По лицу Гали скользнула лукавая ухмылка. Еще бы, она себя чувствовала сейчас, по крайней мере, чуть ли не интриганкой Версаля. Такая информация в руках.
- А ты мне еще две бутылки купишь?
- Куплю. Что? – нетерпеливо поторопил Галю Бирюков.
- А то, что мамаша ее ненормальная! Сбросилась с четвертого этажа вместе с девкой! Девка из-за на натянутых веревок, белье там кто-то сушил, мягко приземлилась. А эта дура – вдребезги! Вдребезги! Точно, от негры девку прижила! Или от китайца! Муж-то ее за измену из дома вытурил!

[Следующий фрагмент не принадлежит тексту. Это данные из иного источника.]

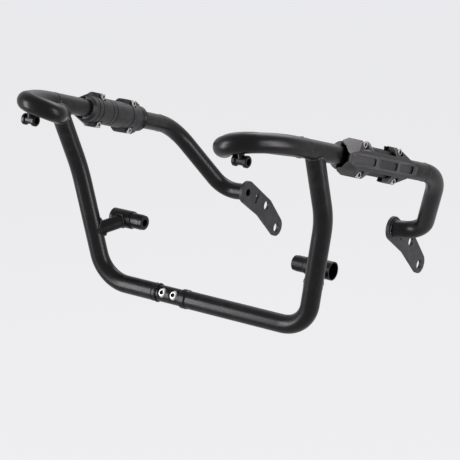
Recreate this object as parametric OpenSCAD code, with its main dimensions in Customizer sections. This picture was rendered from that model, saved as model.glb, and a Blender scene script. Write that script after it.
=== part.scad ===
// Pair of motorcycle crash bars joined under the engine, with a slider pad on each side.
// Frame: millimetres, +Z up, -Y to the front of the bike, +X to the rider's left.
// The points below are given from the middle of the bottom tube; the whole part is then moved so
// that the origin is the inner face of the left engine mount bore.

/* [Tubes] */
// outside diameter of the main tubes
tube_d = 25; // [22:0.5:30]
// wall of the main tubes
tube_wall = 2; // [1.5:0.5:3]
// bend radius of the bottom corners
corner_r = 45.5; // [40:0.5:60]
// bend radius of the kink in the down tubes
kink_r = 140; // [100:5:200]
// bend radius of the upper rear corner
rear_r = 83; // [60:1:90]
// bend radius of the last corner before the rear plate
drop_r = 34.5; // [32:0.5:38]
// radius of the weld bead round a butt seam
seam_bead = 1.1; // [0.6:0.1:2]

/* [Down tube] */
// half distance between the bottom corners
corner_x = 166.6; // [150:0.5:185]
// kink, to the side
kink_x = 197.7; // [185:0.5:210]
// kink, forward of the bottom tube
kink_fwd = 10.8; // [0:0.2:20]
// kink, height
kink_z = 158.6; // [140:0.5:175]
// top of the down tube, to the side
top_x = 204.8; // [199:0.5:206]
// top of the down tube, forward of the bottom tube
top_fwd = 47.3; // [42:0.5:52]
// top of the down tube, height
top_z = 258.6; // [254:0.5:262]

/* [Upper bar] */
// start of the straight bar, to the side
bar_x = 193.6; // [190:0.5:200]
// start of the straight bar, forward
bar_fwd = 113.8; // [108:0.5:120]
// start of the straight bar, height
bar_z = 282.7; // [278:0.5:287]
// upper rear corner, to the side
rear_x = 224.8; // [215:0.5:235]
// upper rear corner, behind the bottom tube
rear_y = 238.6; // [225:0.5:255]
// upper rear corner, height
rear_z = 160; // [150:0.5:172]
// distance of the front seam from the start of the straight bar
seam_front = 56; // [50:0.5:60]

/* [Front loops] */
// left loop, where the inner leg meets its own bar, distance along the bar
left_meet = 51.7; // [46:0.1:54]
// left loop, rear inner corner [side, forward, height]
left_rear = [103.8, 86.1, 266.5];
// left loop, front inner corner [side, forward, height]
left_front = [129.8, 130.6, 269.5];
// left loop, front outer corner [side, forward, height]
left_nose = [151.2, 188.2, 292.7];
// left loop, distance of the sweep corner along the bar
left_sweep = 5; // [2:0.5:10]
// left loop, bend radii of the four corners
left_radii = [30.5, 30.5, 27, 130];
// right loop, where the leg meets the down tube, below the top of that tube
right_meet = 19; // [14:0.5:24]
// right loop, rear inner corner [side, forward, height]
right_rear = [85, 115.1, 271];
// right loop, front inner corner [side, forward, height]
right_front = [121.3, 170.2, 285.4];
// right loop, front outer corner [side, forward, height]
right_nose = [167.2, 155.4, 290.7];
// right loop, distance of the sweep corner along the bar
right_sweep = 22; // [15:0.5:28]
// right loop, bend radii of the four corners
right_radii = [38, 38, 38, 155];
// length of the coped foot of each inner leg
foot_len = 36; // [34:1:45]

/* [Rear corner and plate] */
// lower rear corner, to the side
drop_x = 172; // [165:0.5:180]
// lower rear corner, behind the bottom tube
drop_y = 299.8; // [290:0.5:310]
// lower rear corner, height
drop_z = 53; // [45:0.5:62]
// outer face of the rear plates, to the side
plate_x = 132; // [125:0.5:136]
// thickness of the rear plates
plate_t = 5; // [3:0.5:6]
// right plate, middle of the tube lobe, behind the bottom tube
lobe_y = 298.3; // [290:0.5:306]
// right plate, middle of the tube lobe, height
lobe_z = 57; // [50:0.5:64]
// radius of the tube lobe
lobe_r = 17.5; // [15.5:0.5:20]
// left plate sits this much further forward
left_plate_fwd = 9.5; // [0:0.5:12]
// left plate sits this much lower
left_plate_drop = 5.2; // [0:0.2:8]
// upper frame bolt hole from the tube lobe, rearward
hole_a_y = 51; // [46:0.5:56]
// upper frame bolt hole below the tube lobe
hole_a_dz = 34; // [30:0.5:40]
// lower frame bolt hole from the tube lobe, rearward
hole_b_y = 78; // [72:0.5:84]
// lower frame bolt hole below the tube lobe
hole_b_dz = 77.5; // [70:0.5:84]
// diameter of the two frame bolt holes
frame_hole_d = 14.5; // [10:0.5:15]
// diameter of the drain hole in the tube lobe
drain_d = 11.5; // [6:0.5:12]

/* [Engine mounts] */
// engine mount axis, behind the bottom tube
mount_y = 38; // [34:0.5:42]
// right engine mount, height
mount_z = 80.2; // [76:0.2:90]
// left engine mount sits this much lower
left_mount_drop = 7.7; // [0:0.1:12]
// inner face of the mount bush, to the side
mount_in = 124; // [120:0.5:130]
// inner end of the mount tube, to the side
mount_mid = 145; // [141:0.5:148]
// outer end of the right mount tube, to the side
mount_out = 178; // [176:0.5:184]
// the left mount tube reaches this much further out
left_mount_more = 5; // [0:0.5:6]
// outside diameter of the mount tube
mount_d = 25; // [23:0.5:28]
// wall of the mount tube
mount_wall = 1.5; // [1.5:0.5:3]
// outside diameter of the mount bush
bush_d = 21.5; // [18:0.5:23]
// bolt hole in the mount bush
mount_bore = 10.5; // [8.5:0.5:12.5]
// outside diameter of the strut
strut_d = 19; // [16:0.5:20]
// outside diameter of the weld collar at the foot of the strut
collar_d = 25.5; // [24:0.5:28]

/* [Front mounts] */
// front mount, to the side
front_x = 164.5; // [160:0.5:170]
// front mount, forward of the bottom tube
front_fwd = 146.4; // [142:0.5:150]
// front mount, height
front_z = 263; // [260:0.5:265]
// length of the front mount spool
spool_len = 21; // [18:0.5:26]
// diameter of the spool flanges
spool_d = 15; // [13:0.5:17]
// diameter of the spool waist
waist_d = 11; // [10:0.5:12]
// length of the neck over the spool, up into the tube
neck_len = 23; // [20:0.5:26]
// bolt hole in the spool
front_bore = 8.5; // [6.5:0.5:9]

/* [Slider pads] */
// distance of the middle of the pad from the start of the straight bar
pad_s = 204; // [190:1:210]
// half length of the pad at its widest
pad_a = 80; // [76:0.5:84]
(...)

В голову Артема ударила жаркая, густая, липкая кровь. Сразу язык прилип к небу и мгновенно стал шершавым, как у коровы.
- Откуда мать? Кто? Адрес?
Галя расправила плечи, выпятила то, что раньше называлось женской грудью и вручила Бирюку конверт.
Бирюкова не слушались пальцы, он разорвал бумагу и достал тетрадный лист, на котором было накарябано шариковой ручкой:
«Елена Александровна Козловская. 25 лет. Ленинград . Набережная Карповки. Д. 13. Дочка – Ольга Семеновна Козловская – 4 года. Упала с крыши. Говорят, что ее муж выгнал за измену»
Набережная Карповки. Дом Ленсовета… Муж Лены служил в Ленсовете… Так вот оно что… Так вот какую весточку ты мне, Ленушка, подала… Так вот почему меня к Оле потянуло так, дернуло даже… Твоя это девочка и…
Пот струился по лицу Бирюкова. В груди захолонуло все. Считай идиот, считай… Ольге семнадцать. С Леной он виделся в семьдесят восьмом… Считай, придурок!
- Когда Оля родилась?
Галя задумалась, потом с огромным трудом сообразила.
- Так это… Весной, в апреле. А! Точно в апреле, в один день с Лениным Олька родилась! Как сейчас помню – в апреле!
Бирюков тяжко поднялся. Поставил на стол бутылку водки… И снова упал на липкий стул. Ноги отказывали ему. В первый раз в жизни ноги не слушались своего хозяина.